January 04, 2013

South Asia: The Men in the Cave

A welcoming encounter with a Muslim holy man and his disciples leads to an open and friendly conversation about Jesus.

  • Encouraging Encounter

    A meeting in a cave with a Muslim holy man and his disciples leads to an open and friendly conversation about Jesus.

My friend, a believer from a Muslim background, had several conversations with the followers of a local pir (Muslim holy man) who lives on the outskirts of our town.

He made contact with some of the pir’s disciples and told them about a film about the prophets that might interest them. On hearing this, the pir told his disciples to invite us to his shrine to show them the film.

This particular pir had chosen to live in a cave as a way of withdrawing from secular life and as a matter of personal discipline. The cave ran some distance into the side of a hill, with a single electrical wire running in to power the VCR and the television on which the pir watched other religious videos. The pir, a middle-aged man with a white beard and a level gaze, sat in the middle of his disciples. There were seven men of various ages, all wearing crisp white shalwar kameez and simple white caps as most religious Muslims do. They greeted us hospitably and waited calmly for what we had to say.

After exchanging some friendly greetings, we settled down to show the film. Almost straight away, the television stopped working: spiritual warfare or just another rural power outage? We had come prepared for both and showed the film on the laptop we had brought with us instead. While it was playing, there was total silence; every eye in the room was fixed intently on the film, which tells the story of the prophets from Adam to Jesus – perhaps the first Christian message they had ever heard.

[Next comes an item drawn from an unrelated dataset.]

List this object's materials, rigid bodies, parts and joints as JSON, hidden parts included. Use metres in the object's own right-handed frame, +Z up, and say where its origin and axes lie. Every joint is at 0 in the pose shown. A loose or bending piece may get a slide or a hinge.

When the film stopped, there were expressions of appreciation for the way the film depicted the lives of the major prophets. I didn’t know what other response to expect. Although I had been told that these men were of a relatively peaceful, folk-Islamic tradition, I was still apprehensive. How would they react?

Finally one young man leaned forward. He started speaking about how as a Muslim, he regarded Jesus positively as a prophet who had an important message from God. He said he believed that each prophet’s work was valid for a certain period of time, but that once their period was finished, their message was superseded by a newer, more relevant, revelation from God. He said as Mohammed came after Jesus, his message supersedes Jesus’ message, so he is the one who should be followed. I politely put forward an alternate proposal: that each prophet sent by God had a work to do. For instance, Moses brought the law to the Israelites, David brought us the beautiful Psalms, and Jesus came to do the work of salvation from sin by dying as the perfect Lamb in place of all mankind. I went on to say that we still read and learn from all of these prophets and benefit from each of their works. However, we must remember, that without the work of Jesus’ death, we can never know forgiveness and salvation.

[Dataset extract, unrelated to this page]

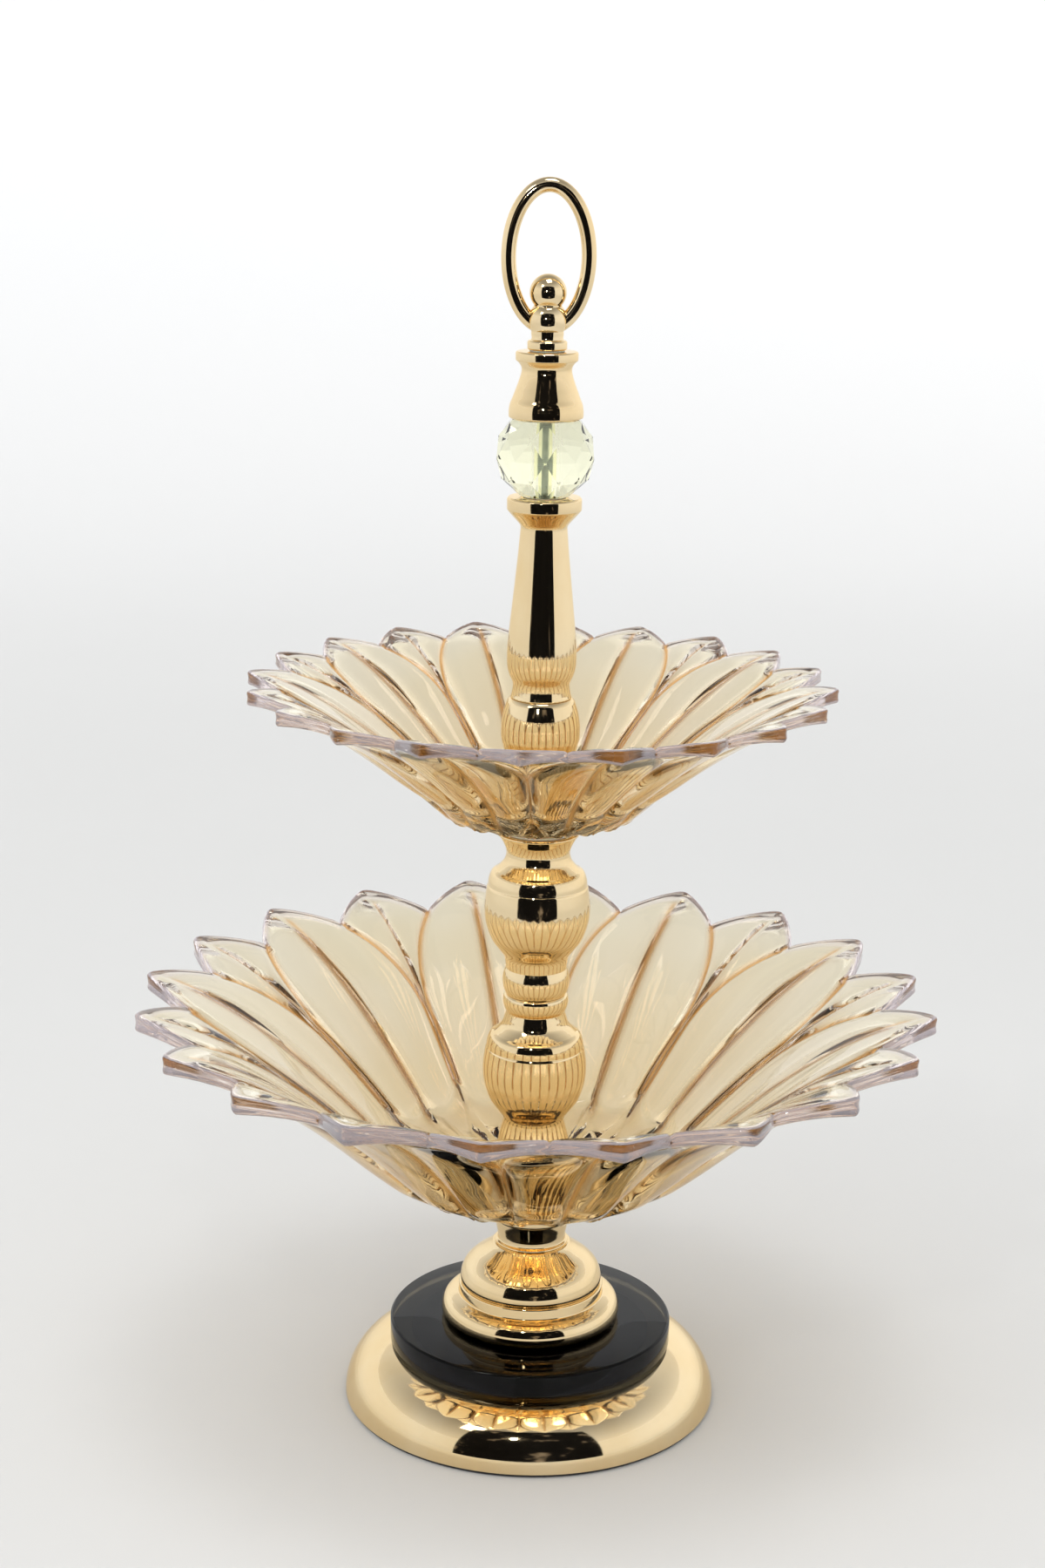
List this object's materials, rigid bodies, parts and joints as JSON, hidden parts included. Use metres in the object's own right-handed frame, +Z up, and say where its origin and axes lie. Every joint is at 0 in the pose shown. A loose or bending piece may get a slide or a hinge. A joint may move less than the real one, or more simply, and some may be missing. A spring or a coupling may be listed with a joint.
{
  "type": "tiered cake stand",
  "caption": "Two-tier cake stand: flower-shaped amber glass bowls on a turned gold-plated stem with a crystal ball, a ring-topped screw finial and a round stepped base.",
  "frame": {"origin": "on the table, at the middle of the underside of the base pad", "axes": "+Z up the stem, +Y away from the viewer who sees the oval ring face on, +X to that viewer's right"},
  "size_m": [0.3078, 0.3078, 0.4796],
  "materials": {
    "gold": "polished champagne-gold plating",
    "amber_glass": "pressed glass with an amber lustre",
    "smoked_glass": "polished smoked glass",
    "crystal": "cut and polished crystal",
    "felt": "black felt",
    "rubber": "matt black rubber",
    "clear_plastic": "milky soft plastic",
    "cast_iron": "as cast",
    "zinc_steel": "zinc-plated"
  },
  "bodies": {
    "stand": {"base_pad": "felt", "base_dome": "gold", "base_weight": "cast_iron", "base_washer": "zinc_steel", "base_nut": "zinc_steel", "disc_gasket": "rubber", "glass_disc": "smoked_glass", "foot_ring": "gold", "foot_bell": "gold", "neck_cup": "gold", "lower_bowl_gasket_below": "clear_plastic", "lower_bowl": "amber_glass", "lower_bowl_gasket_above": "clear_plastic", "lower_baluster": "gold", "upper_baluster": "gold", "upper_bowl_gasket_below": "clear_plastic", "upper_bowl": "amber_glass", "upper_bowl_gasket_above": "clear_plastic", "column_foot": "gold", "column": "gold", "crystal_washer_below": "clear_plastic", "crystal_ball": "crystal", "crystal_washer_above": "clear_plastic", "bell_cap": "gold", "rod_coupling": "zinc_steel", "lower_rod": "zinc_steel", "upper_rod": "zinc_steel"},
    "finial_washer": {"finial_washer": "clear_plastic"},
    "finial": {"finial": "gold", "ring_handle": "gold"}
  },
  "joints": [
    {"name": "finial_lift", "type": "slide", "parent": "stand", "child": "finial_washer", "axis": [0, 0, 1], "range_m": [0, 0.0042]},
    {"name": "finial_turn", "type": "hinge", "parent": "finial_washer", "child": "finial", "pos_m": [0, 0, 0.4177], "axis": [0, 0, 1], "range_deg": [0, 2160]}
  ],
  "couplings": [
    {"joint": "finial_lift", "follows": "finial_turn", "m_per_rad": 0.00011141}
  ]
}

At this, the pir leaned forward, stared straight at me, and said: “This is right. We must read and learn from all four of the Holy Books [the Taurait (Torah), Zabur (Psalms), Injil (Gospel), and Quran]. There are no time periods for prophets. Each of their messages are the eternal word of Allah!”

After chatting some more, we politely made our farewells. We were encouraged by the open and honest questions we had encountered and by the spirit of the discussion, which was friendly and positive toward our Christian message. This encounter reminded me of two things: firstly, of the importance of Christian media in getting the message of Jesus into the hands of people we meet, and secondly, of the importance of individual workers by whose hands that same message can begin its work of changing lives.